Gegen das Abkommen gibt es aber auch generell Vorbehalte. Kritiker bemängeln schon lange, dass es dazu führen könne, dass mehr Soja und Rindfleisch aus Lateinamerika nach Europa gelangen. Auch deswegen könnten die aktuellen Brände bewusst gelegt worden sein, um Platz für neue Soja-Felder und für Rinder zu schaffen. Für die Bundesregierung wies Regierungssprecher  Steffen Seibert diese Kritik an dem Vertrag zurück. Er erklärte, die Mercosur-Vereinbarung habe ein sehr ehrgeiziges Nachhaltigkeits-Kapitel, an das auch Brasilien gebunden sei: "Beide Seiten haben vereinbart, dass das Pariser Klimaschutzabkommen wirksam umgesetzt werden muss. Dafür hatte sich vor allem auch die Bundesregierung sehr stark eingesetzt."

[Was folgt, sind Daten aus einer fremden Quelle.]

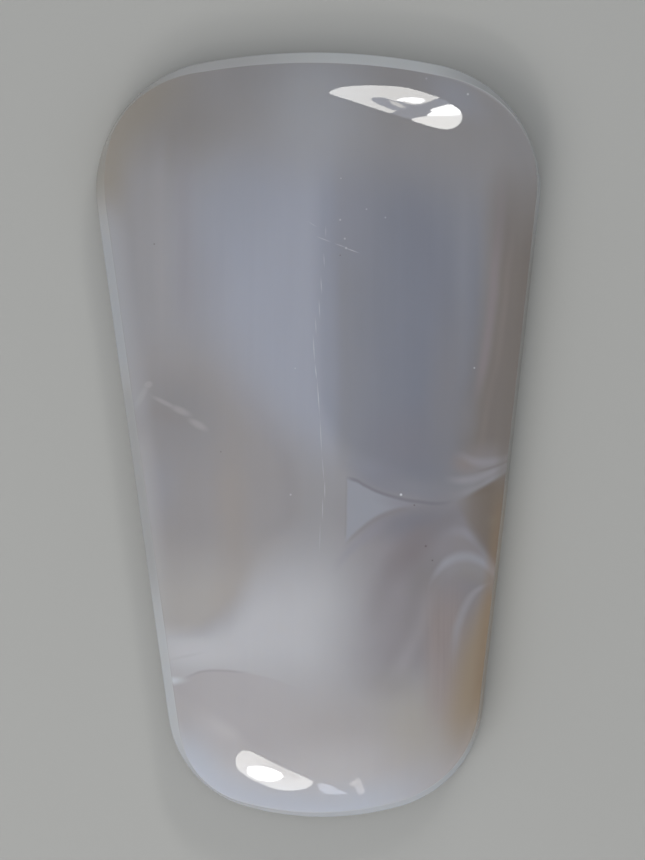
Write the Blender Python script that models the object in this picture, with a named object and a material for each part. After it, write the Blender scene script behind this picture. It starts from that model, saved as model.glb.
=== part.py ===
"""A polished freeform agate cabochon: one stone with a flat back, a hand-ground girdle and a low dome.

Metres, +Z up. The origin is the middle of the flat back, on the surface that the stone lies on.
+Y runs along the stone to its wide end, +X across it. Points seen from above are complex numbers,
x + yi.
"""

import math
from cmath import phase, rect

import bmesh
import bpy

MM = 0.001

# Outline, seen from above: four corner circles joined by a bowed end at the top and the bottom
# and by two straight sides. Each corner is (centre, radius), clockwise from the top left.
CORNERS = (
    ((-4.85 + 12.80j) * MM, 6.80 * MM),
    ((5.05 + 12.90j) * MM, 6.60 * MM),
    ((2.75 - 13.80j) * MM, 5.90 * MM),
    ((-2.30 - 14.10j) * MM, 5.60 * MM),
)
STRAIGHT = 5.0
SIDE_BOWS = (32.0 * MM, STRAIGHT, 15.0 * MM, STRAIGHT)
TOUCHING = 1e-9

# The wall, from the flat back up. Its top edge leans in by a least width, and by more where the
# wall faces certain ways. Each swell is (facing in degrees, 0 for +X and 90 for +Y, extra width,
# spread in degrees).
WALL_RINGS = 2
BACK_BEVEL_WIDTH = 0.28 * MM
BACK_BEVEL_HEIGHT = 0.30 * MM
GIRDLE_TOP = 2.30 * MM
GIRDLE_LEAST = 0.26 * MM
GIRDLE_SWELLS = ((86, 0.54 * MM, 38), (186, 0.33 * MM, 26), (290, 0.25 * MM, 48))

# The dome. Its contours turn from the girdle's outline to an ellipse in the middle. It is a plain
# arch across the stone. Along it, a fullness of 0 gives a plain arch too, and one of 1 a flat crown
# with tight shoulders. The swell makes the wide end fuller and the narrow end slimmer.
CROWN_TOP = 6.00 * MM
FULLNESS = 0.6
SWELL = 0.25
HALF_WIDTH = 11.60 * MM
HALF_LENGTH = 20.00 * MM

# The dome's faces: a grid with bulging sides in the middle, and rings of faces from there out.
FACES_ACROSS = 30
FACES_ALONG = 52
GRID_REACH = 0.62
GRID_BULGE = 0.3
DISC_BULGE = 0.5
DOME_RINGS = 7
CRISP = math.radians(16)

AGATE_GREY = (0.270, 0.272, 0.300, 1.0)
AGATE_POLISH = 0.08


def clear_scene():
    for obj in list(bpy.data.objects):
        bpy.data.objects.remove(obj)


def bow_centre(first, second, bow):
    """The centre of the arc of radius bow that touches both corner circles and holds them inside."""
    to_first, to_second = bow - first[1], bow - second[1]
    gap = second[0] - first[0]
    reach = (to_first**2 - to_second**2 + abs(gap) ** 2) / (2 * abs(gap))
    depth = math.sqrt(to_first**2 - reach**2)
    return first[0] + gap / abs(gap) * complex(reach, -depth)


def outline_arcs():
    """The outline's arcs (centre, radius, start, turn), clockwise, with the angles in radians."""
    following = CORNERS[1:] + CORNERS[:1]
    bows = [bow_centre(*pair) for pair in zip(CORNERS, following, SIDE_BOWS)]
    arcs = []
    for k, (corner, radius) in enumerate(CORNERS):
        start = phase(corner - bows[k - 1])
        middle = phase(corner - bows[k])
        end = phase(following[k][0] - bows[k])
        arcs.append((corner, radius, start, (start - middle) % math.tau))
        arcs.append((bows[k], SIDE_BOWS[k], middle, (middle - end) % math.tau))
    return arcs


def outline_point(arcs, direction):
    """The outline's point in this direction from the middle, and the way that it faces there."""
    for centre, radius, start, turn in arcs:
        ahead = centre / direction
        if abs(ahead.imag) < radius:
            point = direction * (ahead.real + math.sqrt(radius**2 - ahead.imag**2))
            normal = (point - centre) / radius
            if (start - phase(normal)) % math.tau < turn + TOUCHING:
                return point, normal


def girdle_lean(normal):
    """How far the girdle's top edge lies inside the outline, where the wall faces this way."""
    lean = GIRDLE_LEAST
    for facing, extra, spread in GIRDLE_SWELLS:
        away = math.degrees(phase(normal / rect(1, math.radians(facing))))
        lean += extra * math.exp(-((away / spread) ** 2))
    return lean


def wall_places(arcs, direction):
    """The wall's corners in this direction from the middle, each (place, height), from the top."""
    point, normal = outline_point(arcs, direction)
    return (
        (point - normal * girdle_lean(normal), GIRDLE_TOP),
        (point, BACK_BEVEL_HEIGHT),
        (point - normal * BACK_BEVEL_WIDTH, 0.0),
    )


def bulging(u, v, bulge):
    """A place on the square from -1 to 1 once its sides bulge. DISC_BULGE turns it into a disc."""
    return complex(u * math.sqrt(1 - bulge * v**2), v * math.sqrt(1 - bulge * u**2))


def stone_point(arcs, u, v, ring):
    """Where a place on the open box goes. The lid is the middle of the dome, and u and v run from -1
    to 1 on it. The rings of the walls are the rest of the dome, then the wall's lower corners."""
    grid = GRID_REACH * bulging(u, v, GRID_BULGE)
    disc = grid + (bulging(u, v, DISC_BULGE) - grid) * min(ring / DOME_RINGS, 1)
    share = abs(disc)
    if share < TOUCHING:
        return 0.0, 0.0, CROWN_TOP
    oval = complex(disc.real * HALF_WIDTH, disc.imag * HALF_LENGTH)
    place, height = wall_places(arcs, oval / abs(oval))[max(ring - DOME_RINGS, 0)]
    if ring <= DOME_RINGS:
        place = oval + share**2 * (3 - 2 * share) * (share * place - oval)
        rise = (1 - share**2) * (1 + (FULLNESS + SWELL * disc.imag) * disc.imag**2)
        height = GIRDLE_TOP + (CROWN_TOP - GIRDLE_TOP) * rise
    return place.real, place.imag, height


def stone_mesh():
    """The closed stone, shaped from a box whose lid is a fine grid."""
    bm = bmesh.new()
    bmesh.ops.create_grid(bm, x_segments=FACES_ACROSS, y_segments=FACES_ALONG, size=1)
    for _ in range(DOME_RINGS + WALL_RINGS):
        edges = [edge for edge in bm.edges if edge.is_boundary]
        made = bmesh.ops.extrude_edge_only(bm, edges=edges)["geom"]
        verts = [part for part in made if isinstance(part, bmesh.types.BMVert)]
        bmesh.ops.translate(bm, verts=verts, vec=(0, 0, -1))
    bmesh.ops.contextual_create(bm, geom=[edge for edge in bm.edges if edge.is_boundary])
    bmesh.ops.recalc_face_normals(bm, faces=bm.faces)
    arcs = outline_arcs()
    for vert in bm.verts:
        u, v, depth = vert.co
        vert.co = stone_point(arcs, u, v, round(-depth))
    return bm


def agate_material():
    material = bpy.data.materials.new("agate")
    material.use_nodes = True
    shader = material.node_tree.nodes["Principled BSDF"]
    shader.inputs["Base Color"].default_value = AGATE_GREY
    shader.inputs["Roughness"].default_value = AGATE_POLISH
    shader.inputs["Metallic"].default_value = 0.0
    return material


def agate_stone(collection):
    mesh = bpy.data.meshes.new("agate_stone")
    bm = stone_mesh()
    bm.to_mesh(mesh)
    bm.free()
    mesh.shade_smooth()
    mesh.set_sharp_from_angle(angle=CRISP)
    stone = bpy.data.objects.new("agate_stone", mesh)
    stone.data.materials.append(agate_material())
    collection.objects.link(stone)
    return stone


def main():
    clear_scene()
    collection = bpy.data.collections.new("agate_cabochon")
    bpy.context.scene.collection.children.link(collection)
    agate_stone(collection)


main()
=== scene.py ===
"""The looks of the polished agate cabochon: its ground and polished shape, its bands and its studio.

Metres, +Z up, in the frame of the solid model: the origin is the middle of the flat back, and +Y
runs along the stone to its wide end. Points of the outline and of the windows, seen from above, are
complex numbers, x + yi. The pattern in the stone is drawn in millimetres, seen from above.
"""

import math
from cmath import phase, rect

import bmesh
import bpy
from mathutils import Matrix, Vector
from mathutils.interpolate import poly_3d_calc


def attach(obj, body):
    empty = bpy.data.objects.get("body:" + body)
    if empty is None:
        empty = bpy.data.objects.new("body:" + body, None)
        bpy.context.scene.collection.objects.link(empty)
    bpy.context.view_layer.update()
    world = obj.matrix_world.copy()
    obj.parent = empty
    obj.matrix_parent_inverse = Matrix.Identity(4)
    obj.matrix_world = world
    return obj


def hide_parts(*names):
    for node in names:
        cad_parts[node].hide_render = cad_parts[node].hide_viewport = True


MM = 0.001
TOUCHING = 1e-9

# Outline, seen from above, as in the solid model: four corner circles (centre, radius), clockwise
# from the top left, joined by a bowed end at the top and the bottom and by two straight sides.
CORNERS = (
    ((-4.85 + 12.80j) * MM, 6.80 * MM),
    ((5.05 + 12.90j) * MM, 6.60 * MM),
    ((2.75 - 13.80j) * MM, 5.90 * MM),
    ((-2.30 - 14.10j) * MM, 5.60 * MM),
)
STRAIGHT = 5.0
SIDE_BOWS = (32.0 * MM, STRAIGHT, 15.0 * MM, STRAIGHT)

# The wall, from the flat back up. Its top edge leans in by a least width, and by more where the
# wall faces certain ways. Each swell is (facing in degrees, 0 for +X and 90 for +Y, extra width,
# spread in degrees).
BACK_BEVEL_WIDTH = 0.28 * MM
BACK_BEVEL_HEIGHT = 0.30 * MM
GIRDLE_TOP = 2.30 * MM
GIRDLE_LEAST = 0.26 * MM
GIRDLE_SWELLS = ((86, 0.54 * MM, 38), (186, 0.33 * MM, 26), (290, 0.25 * MM, 48))

# The dome. Its contours turn from the girdle's outline to an ellipse in the middle. It is a plain
# arch across the stone. Along it, a fullness of 0 gives a plain arch too, and one of 1 a flat crown
# with tight shoulders. The swell makes the wide end fuller and the narrow end slimmer.
CROWN_TOP = 6.00 * MM
FULLNESS = 0.6
SWELL = 0.25
HALF_WIDTH = 11.60 * MM
HALF_LENGTH = 20.00 * MM

# The stone's faces: a grid with bulging sides in the middle of the dome, rings of faces from there
# out and down the wall, and edges that the polishing has eased.
FACES_ACROSS = 84
FACES_ALONG = 144
GRID_REACH = 0.62
GRID_BULGE = 0.3
DISC_BULGE = 0.5
DOME_RINGS = 34
GIRDLE_RINGS = 8
BACK_RINGS = 1
POLISHING_STROKES = 30
STROKE_STRENGTH = 0.5
CRISP = math.radians(16)
EASED_WIDTH = 0.05 * MM
EASED_STEPS = 3

# The camera looks straight down, and sees this length from the top to the bottom of the picture.
SEEN_LENGTH = 45.08 * MM
SEEN_MIDDLE = (0.225 + 0.236j) * MM
CAMERA_HEIGHT = 180 * MM
NEAREST_SEEN = 10 * MM
SENSOR = 36.0

FLOOR_SIZE = 2.0
FLOOR_GREY = (0.36, 0.36, 0.35, 1.0)
FLOOR_ROUGHNESS = 0.9

# The light from all round: its colour, its strength and how dim it is on the far side. A broad lamp
# stands on the bright side, and the polish doesn't mirror it.
BRIGHT_SIDE = (-0.40, -0.58, 0.71)
DIM_SIDE = 0.45
SKY_STRENGTH = 0.715
SKY_COLOUR = (0.94, 0.97, 1.0, 1.0)
LAMP_DISTANCE = 0.24
LAMP_SIZE = 0.14
LAMP_BRIGHTNESS = 3.75
LAMP_COLOUR = (1.0, 0.97, 0.93)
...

Moritzburg | Unionstreffen zu Waldschäden - Julia Klöckner
Droht Brasilien mit Konsequenzen: Deutschlands Landwirtschaftsministerin Julia Klöckner (CDU)Bild: picture-alliance/dpa/R. Michael

Nicht mit dem Finger auf Brasilien zeigen

Ein Umstand, auf den auch Sabine Weyand verwies: Noch vor wenigen Monaten habe die Gefahr bestanden, dass Brasilien unter Bolsonaro ganz aus dem Pariser Klima-Vertrag von 2015 aussteigen könne, jetzt habe sich das Land im Mercosur-Abkommen auf die Pariser Ziele noch einmal verpflichtet. Wenn jetzt einzelne europäische Politiker Brasilien aufforderten, mehr für den Klimaschutz zu tun, müsse schon daran erinnert werden, dass auch Deutschland gerade Probleme habe, seine eigenen Klimaschutz-Ziele zu erreichen: "Ich warne vor einem falschen Zungenschlag, der andere auffordert, das Paris-Abkommen einzuhalten", so Weyand. Auch wenn der "andere" ein Rechts-Populist auf Konfrontationskurs sein könnte.